April 2, 2012 / 10:16 AM / 7 years ago

U.S. hails Myanmar election as step for democratic change

WASHINGTON (Reuters) - The United States on Monday hailed a strong showing by Aung San Suu Kyi’s pro-democracy party in Myanmar’s by-elections, calling the vote an important step in the country’s democratic transformation.

“We hope it is an indication that the government of Burma intends to continue along the path of greater openness, transparency and reform,” Jay Carney, press secretary for U.S. President Barack Obama, said in a statement.

The United States and European Union had hinted they could lift some sanctions - imposed in the past two decades in response to human rights abuses in the country formerly known as Burma - if the election were free and fair.

Suu Kyi’s National League for Democracy secured 40 of the 45 available legislative seats in Sunday’s poll, the Union Election Commission said. Suu Kyi, a Nobel Peace Prize laureate who has come to symbolize the struggle against decades of military dictatorship, will take a seat in the lower house.

The State Department said it still was evaluating the election results and repeated calls for any irregularities to be investigated.

But State Department spokeswoman Victoria Nuland said the United States would stand by its pledge of “action for action” in response to concrete political and economic reforms in Myanmar.

“I don’t have anything to announce here in terms of our next steps, in terms of action for action, but we’ll be looking at that,” Nuland told a news briefing.

The United States in January announced it was upgrading diplomatic ties with Myanmar, including the first exchange of ambassadors in two decades, in response to reforms that had been undertaken.

But the overlapping web of U.S. economic sanctions on Myanmar could prove difficult to undo quickly, even though lawmakers say there is bipartisan support in Congress to move ahead on that.

Suzanne DiMaggio, a Myanmar specialist at the Asia Society, said the complex nature of U.S. sanctions meant any moves to lift them would be slow and gradual, allowing more time to test the endurance of Myanmar’s reforms.
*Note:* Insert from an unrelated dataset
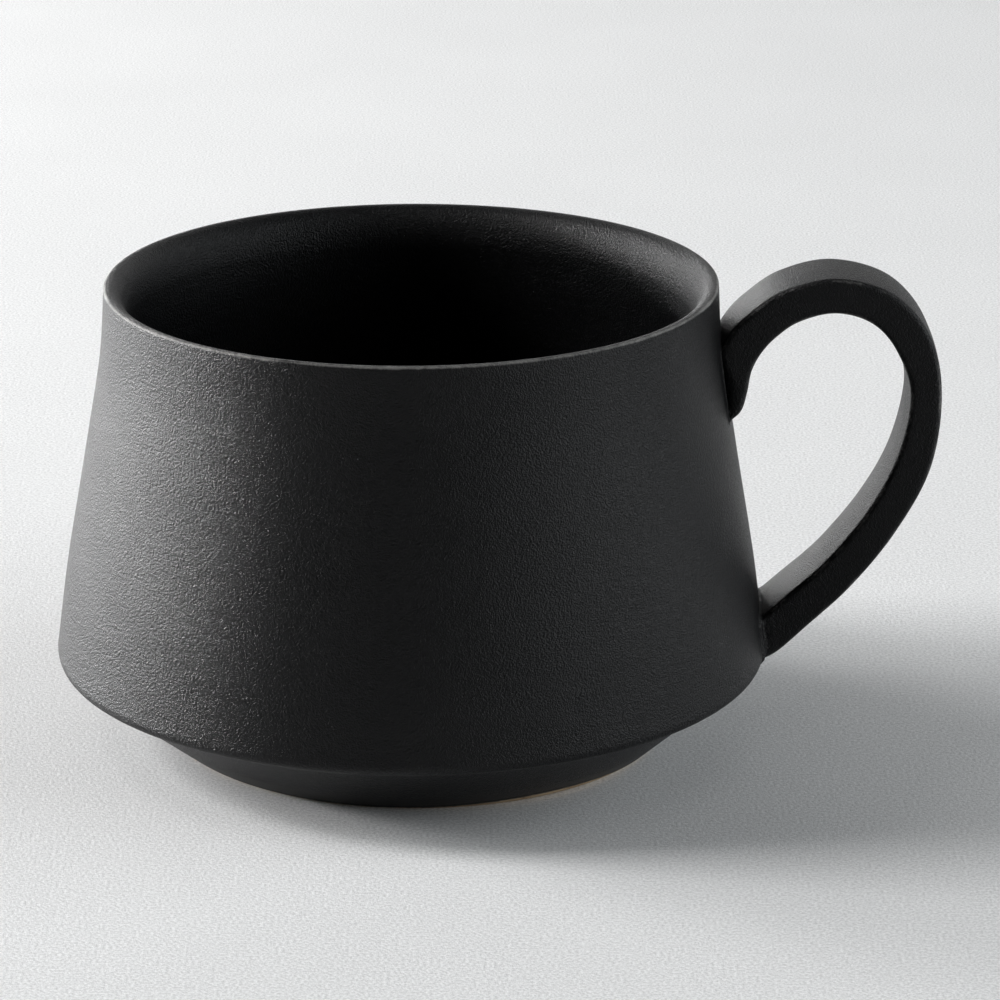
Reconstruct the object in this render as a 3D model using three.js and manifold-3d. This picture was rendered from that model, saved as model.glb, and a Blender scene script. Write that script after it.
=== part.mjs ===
import * as THREE from 'three';
import { mergeVertices } from 'three/addons/utils/BufferGeometryUtils.js';
import Module from 'manifold-3d';

// A wheel-thrown stoneware mug: a tapered cup on a low turned foot, with a pulled strap handle.
// Millimetres, +Z up, standing on z = 0, with the handle towards +X.
// Profile points are (radius from the cup's axis, height).

const rimHeight = 72.5;
const lipRadius = 47.8;
const shoulderRadius = 56.3;
const shoulderHeight = 13.5;
const creaseRadius = 52.1;
const creaseHeight = 10.5;
const footRadius = 39.6;
const footHeight = 3.2;
const footWidth = 6.2;
const footEdge = 0.5;
const wallThickness = 4.2;
const floorThickness = 3.3;
const lipRounding = 0.5;
const bevelDepth = 5.5;
const insideCornerRadius = 13;
const handleReach = 82.8;
const strapWidth = 13.2;
const strapThickness = 5.1;
const strapEdge = 1;
const endFlare = 1.7;
const slipThickness = 1.2;
const slipMargin = 1;
const gap = 0.3;
const turnSegments = 72;

// The cup's axis stands left of the origin, so that the origin is under the middle of the whole mug.
const cupAxisX = -(handleReach - shoulderRadius) / 2;

const footMaterial = new THREE.MeshStandardMaterial({ color: 0x4a4238, roughness: 0.85, metalness: 0 });
const wallMaterial = new THREE.MeshStandardMaterial({ color: 0x1c1d1e, roughness: 0.55, metalness: 0 });
const strapMaterial = new THREE.MeshStandardMaterial({ color: 0x1c1c1d, roughness: 0.5, metalness: 0 });
const slipMaterial = new THREE.MeshStandardMaterial({ color: 0x19191a, roughness: 0.5, metalness: 0 });

const wasm = await Module();
wasm.setup();

function toSolid(geometry) {
  const positions = geometry.clone();
  positions.deleteAttribute('normal');
  positions.deleteAttribute('uv');
  const merged = mergeVertices(positions, 1e-4);
  return new wasm.Manifold(new wasm.Mesh({
    numProp: 3,
    vertProperties: new Float32Array(merged.attributes.position.array),
    triVerts: new Uint32Array(merged.index.array),
  }));
}

function toGeometry(solid) {
  const mesh = solid.getMesh();
  const geometry = new THREE.BufferGeometry();
  geometry.setAttribute('position', new THREE.BufferAttribute(mesh.vertProperties, 3));
  geometry.setIndex(new THREE.BufferAttribute(mesh.triVerts, 1));
  return geometry;
}

// Turns a profile about Z. The profile runs upwards on its outside and comes back on its inside.
function turned(profile) {
  const geometry = new THREE.LatheGeometry(profile, turnSegments);
  geometry.rotateX(Math.PI / 2);
  return geometry;
}

function arcPoints(centreX, centreY, radius, startDegrees, endDegrees, steps) {
  const arc = new THREE.EllipseCurve(
    centreX, centreY, radius, radius,
    THREE.MathUtils.degToRad(startDegrees), THREE.MathUtils.degToRad(endDegrees),
    endDegrees < startDegrees,
  );
  return arc.getPoints(steps);
}

// The outside of the wall: full at the shoulder, straight above it, and nearly upright at the lip.
function outerWallPoints(offset, steps) {
  const wall = new THREE.SplineCurve([
    new THREE.Vector2(shoulderRadius + offset, shoulderHeight),
    new THREE.Vector2(54.35 + offset, 27.8),
    new THREE.Vector2(51.05 + offset, 46.6),
    new THREE.Vector2(48.6 + offset, 61.2),
    new THREE.Vector2(lipRadius + offset, rimHeight - lipRounding),
  ]);
  return wall.getPoints(steps);
}

// The underside rises as a cone from the foot to the crease that the turning tool left.
function coneRadius(height) {
  return footRadius + (creaseRadius - footRadius) * height / creaseHeight;
}

// The shoulder rolls over from the crease to the wall.
function shoulderPoints(offset) {
  const roll = new THREE.CubicBezierCurve(
    new THREE.Vector2(creaseRadius + offset, creaseHeight),
    new THREE.Vector2(creaseRadius + 2.2 + offset, creaseHeight + 1.3),
    new THREE.Vector2(shoulderRadius + 0.05 + offset, shoulderHeight - 2.2),
    new THREE.Vector2(shoulderRadius + offset, shoulderHeight),
  );
  return roll.getPoints(5);
}

function cupBodyGeometry() {
  const insideFloor = footHeight + floorThickness;
  const lipCentre = new THREE.Vector2(lipRadius - lipRounding, rimHeight - lipRounding);
  const lip = arcPoints(lipCentre.x, lipCentre.y, lipRounding, 0, 95, 3);
  const bevel = new THREE.CubicBezierCurve(
    lip[3],
    new THREE.Vector2(lipRadius - 2.6, rimHeight - 0.1),
    new THREE.Vector2(lipRadius - wallThickness + 0.2, rimHeight - bevelDepth / 2),
    new THREE.Vector2(lipRadius - wallThickness + 0.1, rimHeight - bevelDepth),
  );
  const insideWall = outerWallPoints(-wallThickness, 12).slice(1, -2).reverse();
  const cornerX = shoulderRadius - wallThickness - insideCornerRadius - 0.3;
  const cornerY = insideFloor + insideCornerRadius;
  const profile = [
    new THREE.Vector2(0, footHeight),
    new THREE.Vector2(coneRadius(footHeight), footHeight),
    ...shoulderPoints(0).slice(0, -1),
    ...outerWallPoints(0, 12),
    ...lip.slice(1),
    ...bevel.getPoints(6).slice(1),
    ...insideWall,
    ...arcPoints(cornerX, cornerY, insideCornerRadius, 0, -90, 7),
    new THREE.Vector2(0, insideFloor),
  ];
  return turned(profile);
}

function footRingGeometry() {
  const innerRadius = footRadius - footWidth;
  const profile = [
    new THREE.Vector2(footRadius - footEdge, 0),
    new THREE.Vector2(coneRadius(footEdge), footEdge),
    new THREE.Vector2(coneRadius(footHeight), footHeight),
    new THREE.Vector2(innerRadius - 1.2, footHeight),
    new THREE.Vector2(innerRadius, footEdge),
    new THREE.Vector2(innerRadius + footEdge, 0),
    new THREE.Vector2(footRadius - footEdge, 0),
  ];
  return turned(profile);
}

// Everything inside the cup's outer face, grown outwards by an offset: it trims what meets the wall.
function wallCutter(offset) {
  const profile = [
    new THREE.Vector2(0, -1),
    new THREE.Vector2(coneRadius(-1) + offset, -1),
    ...shoulderPoints(offset).slice(0, -1),
    ...outerWallPoints(offset, 12),
    new THREE.Vector2(lipRadius + offset, rimHeight + 1),
    new THREE.Vector2(0, rimHeight + 1),
  ];
  return toSolid(turned(profile));
}

// The middle line of the strap, seen from the side: it rises from the upper end, which lies down
// along the wall, goes over the top, and sweeps back to the shoulder.
function strapMiddle() {
  return new THREE.SplineCurve([
    new THREE.Vector2(48.4, 51.5),
    new THREE.Vector2(49.4, 57.5),
    new THREE.Vector2(52.2, 64.7),
    new THREE.Vector2(58.0, 69.7),
    new THREE.Vector2(66.0, 72.0),
    new THREE.Vector2(74.6, 68.7),
    new THREE.Vector2(79.2, 61.9),
    new THREE.Vector2(80.15, 52.5),
    new THREE.Vector2(77.6, 41.3),
    new THREE.Vector2(70.6, 30.6),
    new THREE.Vector2(61.2, 20.5),
    new THREE.Vector2(52.5, 15.2),
  ]);
}

// The strap thickens just before its lower end, where it was pressed on to the shoulder.
function strapHalfThickness(along) {
  const flare = THREE.MathUtils.smoothstep(along, 0.92, 1);
  return strapThickness / 2 + endFlare * flare;
}

function strapOutline() {
  const middle = strapMiddle();
  const steps = 44;
  const outside = [];
  const inside = [];
  for (let i = 0; i <= steps; i += 1) {
    const along = i / steps;
    const point = middle.getPointAt(along);
    const tangent = middle.getTangentAt(along);
    const half = strapHalfThickness(along);
    outside.push(new THREE.Vector2(point.x - tangent.y * half, point.y + tangent.x * half));
    inside.push(new THREE.Vector2(point.x + tangent.y * half, point.y - tangent.x * half));
  }
  return new THREE.Shape([...outside, ...inside.reverse()]);
}

function handleStrapGeometry() {
  const geometry = new THREE.ExtrudeGeometry(strapOutline(), {
    depth: strapWidth - 2 * strapEdge,
    steps: 1,
    bevelEnabled: true,
    bevelThickness: strapEdge,
    bevelSize: strapEdge,
    bevelOffset: -strapEdge,
    bevelSegments: 3,
  });
  geometry.translate(0, 0, -(strapWidth - 2 * strapEdge) / 2);
  geometry.rotateX(Math.PI / 2);
  const strap = toSolid(geometry);
  return toGeometry(strap.subtract(wallCutter(slipThickness + 2 * gap)));
}

// Slip that lutes one end of the strap to the wall: a thin pad, a little larger than the end it holds.
function slipJointGeometry(lowEdge, highEdge) {
  const halfWidth = strapWidth / 2 + slipMargin;
  const corner = 3;
  const pad = new THREE.Shape();
  pad.moveTo(-halfWidth + corner, lowEdge);
  pad.absarc(halfWidth - corner, lowEdge + corner, corner, -Math.PI / 2, 0);
  pad.absarc(halfWidth - corner, highEdge - corner, corner, 0, Math.PI / 2);
  pad.absarc(-halfWidth + corner, highEdge - corner, corner, Math.PI / 2, Math.PI);
  pad.absarc(-halfWidth + corner, lowEdge + corner, corner, Math.PI, 1.5 * Math.PI);
  const prism = new THREE.ExtrudeGeometry(pad, {
    depth: 20, steps: 1, bevelEnabled: false, curveSegments: 5,
  });
  prism.rotateX(Math.PI / 2);
  prism.rotateZ(Math.PI / 2);
  prism.translate(40, 0, 0);
  const slip = toSolid(prism)
    .intersect(wallCutter(gap + slipThickness))
    .subtract(wallCutter(gap));
  return toGeometry(slip);
}

function piece(name, geometry, material) {
  const mesh = new THREE.Mesh(geometry, material);
  mesh.name = name;
  return mesh;
}

const mug = new THREE.Group();
mug.position.x = cupAxisX;
mug.add(piece('foot_ring', footRingGeometry(), footMaterial));
mug.add(piece('cup_body', cupBodyGeometry(), wallMaterial));
mug.add(piece('handle_strap', handleStrapGeometry(), strapMaterial));
mug.add(piece('upper_handle_joint', slipJointGeometry(50.6, 67.2), slipMaterial));
mug.add(piece('lower_handle_joint', slipJointGeometry(11.3, 22.6), slipMaterial));

export default mug;
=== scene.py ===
"""A hand-thrown stoneware mug in matt black glaze: the looks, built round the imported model."""
import math

import bmesh
import bpy
from mathutils import Matrix, Vector, noise


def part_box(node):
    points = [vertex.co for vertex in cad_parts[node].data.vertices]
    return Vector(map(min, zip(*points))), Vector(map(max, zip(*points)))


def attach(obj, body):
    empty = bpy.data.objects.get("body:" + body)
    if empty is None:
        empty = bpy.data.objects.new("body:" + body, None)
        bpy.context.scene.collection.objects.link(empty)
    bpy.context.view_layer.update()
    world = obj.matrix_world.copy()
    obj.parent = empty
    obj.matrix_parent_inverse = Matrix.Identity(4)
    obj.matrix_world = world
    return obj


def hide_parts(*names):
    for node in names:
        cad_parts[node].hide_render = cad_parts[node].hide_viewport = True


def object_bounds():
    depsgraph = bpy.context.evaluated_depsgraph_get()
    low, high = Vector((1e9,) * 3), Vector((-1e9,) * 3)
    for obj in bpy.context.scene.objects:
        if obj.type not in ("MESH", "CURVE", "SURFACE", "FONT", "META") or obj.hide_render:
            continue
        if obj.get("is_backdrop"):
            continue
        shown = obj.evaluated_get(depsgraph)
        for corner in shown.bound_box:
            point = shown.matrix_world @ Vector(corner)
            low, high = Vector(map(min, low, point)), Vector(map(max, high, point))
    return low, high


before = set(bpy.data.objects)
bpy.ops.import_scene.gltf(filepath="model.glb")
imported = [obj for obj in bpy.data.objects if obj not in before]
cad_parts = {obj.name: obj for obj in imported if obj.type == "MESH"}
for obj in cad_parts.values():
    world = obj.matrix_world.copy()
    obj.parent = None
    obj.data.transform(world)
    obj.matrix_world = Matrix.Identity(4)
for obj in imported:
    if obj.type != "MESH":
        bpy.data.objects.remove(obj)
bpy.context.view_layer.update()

# Outlines below are in millimetres: (distance from the cup's axis, height above the table).
MM = 0.001
body_low, body_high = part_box("cup_body")
foot_low, foot_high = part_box("foot_ring")
AXIS_X = (body_low.x + body_high.x) / 2
LIP_HEIGHT = body_high.z / MM
SHOULDER_RADIUS = (body_high.x - body_low.x) / 2 / MM
SEAM_HEIGHT = foot_high.z / MM
SEAM_RADIUS = (foot_high.x - foot_low.x) / 2 / MM

LIP_RADIUS = 47.8
LIP_ROUNDING = 0.45
BEVEL_DEPTH = 6.0
WALL_THICKNESS = 4.2
SHOULDER_HEIGHT = 13.5
CREASE_RADIUS, CREASE_HEIGHT = 52.1, 10.5
FOOT_RADIUS = 39.6
FOOT_WIDTH = 6.2
FLOOR_HEIGHT = 6.5
INSIDE_CORNER = 13.0
CORNER_INSET = 0.3
FOOT_EDGE = 0.55
FOOT_SLOPE = 1.2

# Vertices in each turned ring, and the radius under which a point counts as lying on the axis.
AROUND = 336
ON_AXIS = 1e-6


# ---------------------------------------------------------------- outlines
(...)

“We have every reason to be cautious,” she said. “The last time the NLD swept into office and won an election by a landslide they then were not allowed to take up their seats and we saw a crackdown.”
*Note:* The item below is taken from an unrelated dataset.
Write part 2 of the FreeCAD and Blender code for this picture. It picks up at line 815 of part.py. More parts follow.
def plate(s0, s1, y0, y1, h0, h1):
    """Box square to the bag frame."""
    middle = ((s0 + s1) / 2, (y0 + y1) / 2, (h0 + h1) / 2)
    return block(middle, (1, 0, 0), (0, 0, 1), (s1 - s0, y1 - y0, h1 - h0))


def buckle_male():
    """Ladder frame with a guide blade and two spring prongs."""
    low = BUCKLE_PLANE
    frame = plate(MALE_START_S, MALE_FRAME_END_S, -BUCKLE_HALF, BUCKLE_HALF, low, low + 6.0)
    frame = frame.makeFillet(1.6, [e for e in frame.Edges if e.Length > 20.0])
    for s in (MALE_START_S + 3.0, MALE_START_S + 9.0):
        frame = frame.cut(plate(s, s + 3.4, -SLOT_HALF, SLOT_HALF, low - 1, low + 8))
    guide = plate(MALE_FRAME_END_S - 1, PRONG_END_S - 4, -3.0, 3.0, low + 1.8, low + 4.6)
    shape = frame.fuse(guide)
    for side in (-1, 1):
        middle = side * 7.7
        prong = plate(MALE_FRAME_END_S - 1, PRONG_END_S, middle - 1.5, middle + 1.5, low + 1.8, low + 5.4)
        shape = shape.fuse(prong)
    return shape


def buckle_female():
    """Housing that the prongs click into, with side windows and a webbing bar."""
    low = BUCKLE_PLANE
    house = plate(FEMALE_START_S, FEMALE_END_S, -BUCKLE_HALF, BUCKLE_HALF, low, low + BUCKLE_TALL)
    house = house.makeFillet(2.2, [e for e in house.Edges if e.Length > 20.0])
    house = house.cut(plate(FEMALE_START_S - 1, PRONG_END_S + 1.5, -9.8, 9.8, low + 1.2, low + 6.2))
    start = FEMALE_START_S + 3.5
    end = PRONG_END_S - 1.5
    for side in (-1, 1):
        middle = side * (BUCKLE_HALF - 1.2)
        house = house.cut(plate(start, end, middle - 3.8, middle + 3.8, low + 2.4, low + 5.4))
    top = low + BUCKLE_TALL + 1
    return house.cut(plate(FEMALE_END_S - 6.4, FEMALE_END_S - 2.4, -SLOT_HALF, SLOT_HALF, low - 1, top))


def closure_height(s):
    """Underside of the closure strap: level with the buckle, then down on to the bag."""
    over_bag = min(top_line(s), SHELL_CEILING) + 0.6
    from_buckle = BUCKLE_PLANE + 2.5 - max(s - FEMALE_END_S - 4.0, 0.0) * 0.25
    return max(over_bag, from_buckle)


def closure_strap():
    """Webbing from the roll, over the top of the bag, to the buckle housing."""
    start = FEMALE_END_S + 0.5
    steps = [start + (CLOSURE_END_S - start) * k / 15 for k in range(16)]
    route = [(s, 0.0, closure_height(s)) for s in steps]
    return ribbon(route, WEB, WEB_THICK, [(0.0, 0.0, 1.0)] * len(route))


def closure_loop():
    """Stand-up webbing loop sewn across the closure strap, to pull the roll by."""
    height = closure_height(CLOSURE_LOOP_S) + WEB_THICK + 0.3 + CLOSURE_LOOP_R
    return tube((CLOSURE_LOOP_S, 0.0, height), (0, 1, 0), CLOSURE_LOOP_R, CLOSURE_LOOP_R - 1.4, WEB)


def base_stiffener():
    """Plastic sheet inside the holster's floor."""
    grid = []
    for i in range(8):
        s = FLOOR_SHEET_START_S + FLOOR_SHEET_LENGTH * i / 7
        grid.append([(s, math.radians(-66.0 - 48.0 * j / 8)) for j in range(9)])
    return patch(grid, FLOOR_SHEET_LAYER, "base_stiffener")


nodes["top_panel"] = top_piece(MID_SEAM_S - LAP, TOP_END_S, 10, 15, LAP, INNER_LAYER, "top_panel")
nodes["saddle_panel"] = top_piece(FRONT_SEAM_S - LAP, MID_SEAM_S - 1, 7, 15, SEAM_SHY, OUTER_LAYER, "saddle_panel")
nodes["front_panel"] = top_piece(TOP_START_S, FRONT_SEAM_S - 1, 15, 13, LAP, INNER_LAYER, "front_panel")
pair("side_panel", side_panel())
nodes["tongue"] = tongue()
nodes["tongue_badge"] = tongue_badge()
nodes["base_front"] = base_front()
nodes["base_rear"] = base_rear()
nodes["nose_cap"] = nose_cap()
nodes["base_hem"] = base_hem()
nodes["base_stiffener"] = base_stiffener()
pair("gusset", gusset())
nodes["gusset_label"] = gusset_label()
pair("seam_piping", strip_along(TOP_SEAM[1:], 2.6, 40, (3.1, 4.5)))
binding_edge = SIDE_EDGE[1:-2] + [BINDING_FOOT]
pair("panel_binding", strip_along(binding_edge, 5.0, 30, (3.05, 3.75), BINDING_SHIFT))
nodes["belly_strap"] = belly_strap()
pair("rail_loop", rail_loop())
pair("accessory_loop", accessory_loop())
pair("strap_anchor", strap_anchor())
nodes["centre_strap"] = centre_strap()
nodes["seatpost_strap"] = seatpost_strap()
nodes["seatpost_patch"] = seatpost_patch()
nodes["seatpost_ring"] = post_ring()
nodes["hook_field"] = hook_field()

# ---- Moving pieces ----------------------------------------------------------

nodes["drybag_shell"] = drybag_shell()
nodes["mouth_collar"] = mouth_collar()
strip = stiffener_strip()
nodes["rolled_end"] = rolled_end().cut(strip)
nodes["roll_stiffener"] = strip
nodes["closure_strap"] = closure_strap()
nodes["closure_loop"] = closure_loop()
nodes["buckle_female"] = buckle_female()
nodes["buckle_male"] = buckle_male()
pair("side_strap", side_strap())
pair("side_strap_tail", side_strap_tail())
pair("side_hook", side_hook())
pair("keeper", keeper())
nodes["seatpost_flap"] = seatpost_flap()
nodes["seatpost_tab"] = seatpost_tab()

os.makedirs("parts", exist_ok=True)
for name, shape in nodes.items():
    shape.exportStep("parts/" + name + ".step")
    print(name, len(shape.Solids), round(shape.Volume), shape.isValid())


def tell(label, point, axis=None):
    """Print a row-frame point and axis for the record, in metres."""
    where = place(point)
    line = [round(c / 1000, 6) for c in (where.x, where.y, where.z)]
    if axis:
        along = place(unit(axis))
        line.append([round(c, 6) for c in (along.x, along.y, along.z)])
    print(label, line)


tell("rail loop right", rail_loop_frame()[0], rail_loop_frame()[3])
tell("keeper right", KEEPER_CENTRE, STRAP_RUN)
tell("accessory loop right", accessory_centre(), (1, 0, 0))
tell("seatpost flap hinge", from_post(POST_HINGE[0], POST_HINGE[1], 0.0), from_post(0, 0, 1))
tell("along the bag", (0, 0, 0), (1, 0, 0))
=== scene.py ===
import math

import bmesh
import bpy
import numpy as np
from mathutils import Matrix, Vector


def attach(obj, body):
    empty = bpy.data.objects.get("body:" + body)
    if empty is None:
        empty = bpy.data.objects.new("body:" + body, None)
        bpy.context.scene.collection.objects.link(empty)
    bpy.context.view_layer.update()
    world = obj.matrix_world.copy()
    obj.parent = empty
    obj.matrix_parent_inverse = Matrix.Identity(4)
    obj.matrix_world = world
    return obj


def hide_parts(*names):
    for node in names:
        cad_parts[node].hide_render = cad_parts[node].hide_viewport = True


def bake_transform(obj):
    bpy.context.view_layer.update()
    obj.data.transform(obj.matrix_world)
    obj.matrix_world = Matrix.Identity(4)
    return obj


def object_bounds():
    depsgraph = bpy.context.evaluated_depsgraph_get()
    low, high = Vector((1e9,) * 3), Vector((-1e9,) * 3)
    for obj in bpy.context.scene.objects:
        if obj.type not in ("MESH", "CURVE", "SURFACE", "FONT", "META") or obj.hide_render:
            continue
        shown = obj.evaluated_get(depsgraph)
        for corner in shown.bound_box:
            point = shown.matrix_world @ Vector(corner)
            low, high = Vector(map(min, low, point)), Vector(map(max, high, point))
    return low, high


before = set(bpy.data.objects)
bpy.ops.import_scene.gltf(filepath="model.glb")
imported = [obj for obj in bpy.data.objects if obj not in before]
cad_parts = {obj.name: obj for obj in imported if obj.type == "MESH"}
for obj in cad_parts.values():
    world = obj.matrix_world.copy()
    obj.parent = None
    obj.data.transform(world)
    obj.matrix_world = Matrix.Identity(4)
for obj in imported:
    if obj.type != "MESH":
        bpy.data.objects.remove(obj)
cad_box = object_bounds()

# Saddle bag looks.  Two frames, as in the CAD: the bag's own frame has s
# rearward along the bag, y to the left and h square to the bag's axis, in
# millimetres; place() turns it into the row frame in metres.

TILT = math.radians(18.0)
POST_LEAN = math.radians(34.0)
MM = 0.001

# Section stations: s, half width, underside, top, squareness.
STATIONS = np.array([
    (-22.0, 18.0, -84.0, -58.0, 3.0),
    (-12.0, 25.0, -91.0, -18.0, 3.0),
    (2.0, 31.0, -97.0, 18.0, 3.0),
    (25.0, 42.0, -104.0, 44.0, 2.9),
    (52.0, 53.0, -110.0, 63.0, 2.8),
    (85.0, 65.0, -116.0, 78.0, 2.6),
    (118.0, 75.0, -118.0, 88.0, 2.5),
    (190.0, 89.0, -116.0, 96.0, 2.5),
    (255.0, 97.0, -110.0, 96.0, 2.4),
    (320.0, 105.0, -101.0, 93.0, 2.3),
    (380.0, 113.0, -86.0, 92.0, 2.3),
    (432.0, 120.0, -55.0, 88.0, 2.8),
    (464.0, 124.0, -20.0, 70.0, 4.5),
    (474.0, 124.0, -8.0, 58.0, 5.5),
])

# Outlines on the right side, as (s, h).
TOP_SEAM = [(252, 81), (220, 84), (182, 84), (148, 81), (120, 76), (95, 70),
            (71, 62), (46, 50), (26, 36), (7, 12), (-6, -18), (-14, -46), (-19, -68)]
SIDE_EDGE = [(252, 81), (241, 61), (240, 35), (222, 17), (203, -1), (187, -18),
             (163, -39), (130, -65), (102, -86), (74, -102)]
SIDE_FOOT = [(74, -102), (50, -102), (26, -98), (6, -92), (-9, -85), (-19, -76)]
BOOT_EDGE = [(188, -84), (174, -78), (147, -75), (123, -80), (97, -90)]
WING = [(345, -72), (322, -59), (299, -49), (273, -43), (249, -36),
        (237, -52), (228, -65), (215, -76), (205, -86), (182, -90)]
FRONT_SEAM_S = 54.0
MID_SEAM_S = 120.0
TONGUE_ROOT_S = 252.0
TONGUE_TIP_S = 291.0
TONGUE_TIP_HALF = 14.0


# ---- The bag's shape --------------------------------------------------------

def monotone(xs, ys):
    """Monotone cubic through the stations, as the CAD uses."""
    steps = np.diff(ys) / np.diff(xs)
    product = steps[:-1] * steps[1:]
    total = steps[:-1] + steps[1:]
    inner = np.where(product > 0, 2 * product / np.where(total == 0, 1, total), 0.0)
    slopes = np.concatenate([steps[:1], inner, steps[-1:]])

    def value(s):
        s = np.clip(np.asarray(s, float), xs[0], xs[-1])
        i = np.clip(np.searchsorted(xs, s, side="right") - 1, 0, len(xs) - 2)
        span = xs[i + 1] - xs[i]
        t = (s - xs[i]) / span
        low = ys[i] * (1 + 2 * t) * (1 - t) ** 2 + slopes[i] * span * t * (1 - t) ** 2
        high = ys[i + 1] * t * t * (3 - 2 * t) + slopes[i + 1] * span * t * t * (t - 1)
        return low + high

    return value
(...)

DiMaggio said she did not expect the NLD from taking its seats as happened after 1990 elections that were annulled by the Burmese junta.

Myanmar's pro-democracy leader Aung San Suu Kyi looks on from behind the gates of the National League for Democracy (NLD) office as supporters and reporters gather, in Yangon April 2, 2012. REUTERS/Stringer

“Because it’s going be such a complicated effort, we need to get started now,” DiMaggio said. “One fear is that because it’s so complicated it will be a very slow process and we won’t be able to be responsive.”

The U.S. business community, eager not to lose ground to European and Asian rivals as the Myanmar market begins to open, welcomed the election results as an important milestone and said Washington should continue and expand its diplomatic outreach to the country.

“We believe that such engagement has been, and will be, crucial in encouraging and supporting further reform,” the National Foreign Trade Council, the US-ASEAN Business Council and the U.S. Chamber of Commerce said in a joint statement.